I’ve seen companies who put immense effort into getting their engineering teams absolutely swimming, churning out all sorts of stuff. And yet these teams still don’t produce much value. 

They put out mediocre launch after mediocre launch.

This is because, as good as their engineering team might be on the delivery side, their product processes leave something to be desired. They’re often still stuck in an IT project mindset, rather than embracing an innovation culture.

A strong innovation culture makes sure that the right things are built in the first place. 

Innovation is a Team Sport

Lots of effort has already gone into smoothing out the delivery side of the business. But your innovation work sits upstream from that, in the strategy and discovery spaces. 

A sign of a strong innovation culture is that company level goals are always in mind, and that the problem space is deeply explored before diving into the solution space. This ensures that the work that actually goes to delivery actually is of value, and that lots of different viable options have been explored, and the team knows they’re likely heading down one of the best paths, not just the first one they stumbled upon. 

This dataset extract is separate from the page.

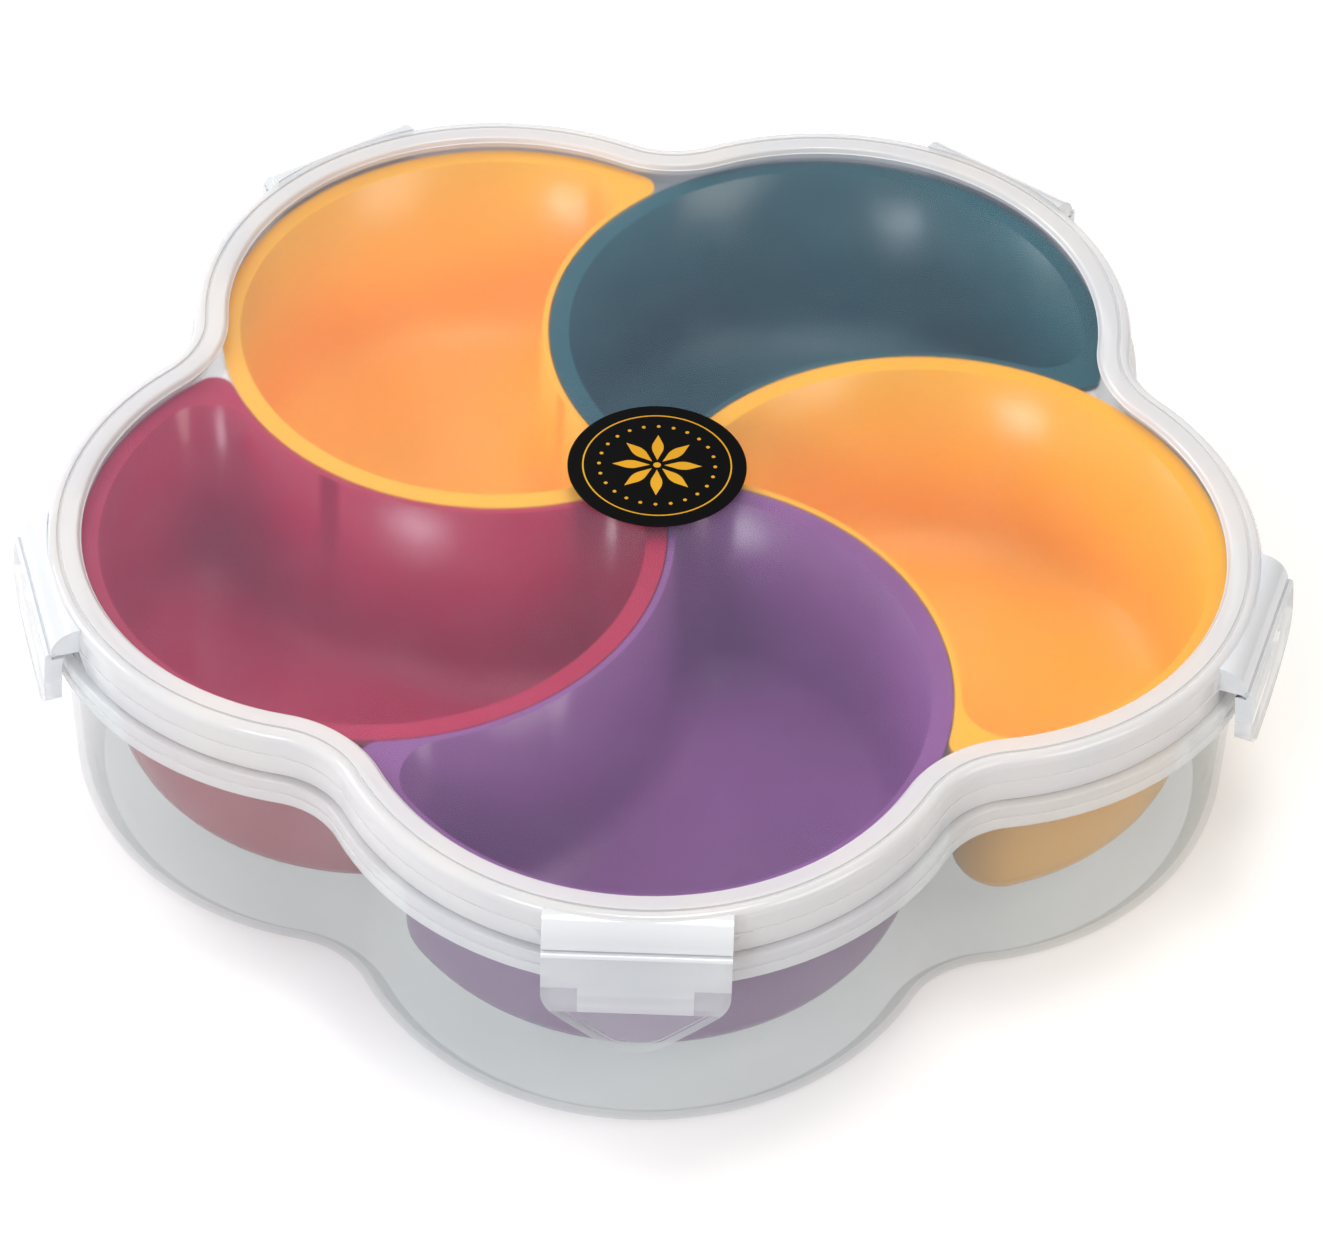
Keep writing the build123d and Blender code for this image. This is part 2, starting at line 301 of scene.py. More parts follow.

Innovation is a Team Sport

These aren’t things that happen overnight, a strong innovation culture evolves.

It’s something you can measure, and learn from, and build upon, through training and tools and team retrospectives. Much like when you Build, Measure, and Learn on your own products every day. 

Whether your team and processes are particularly innovative or not is something you could measure as a baseline. I’ve given you some ways you might frame those measurements in this blog.  

Over time, you could make adjustments to the way people work (through training and tools and some of the techniques discussed here), to facilitate and build a stronger culture of innovation.

And as such, I’d say that innovation culture is the most important product you’ll ever work on.

And it’s something that you work on as a team.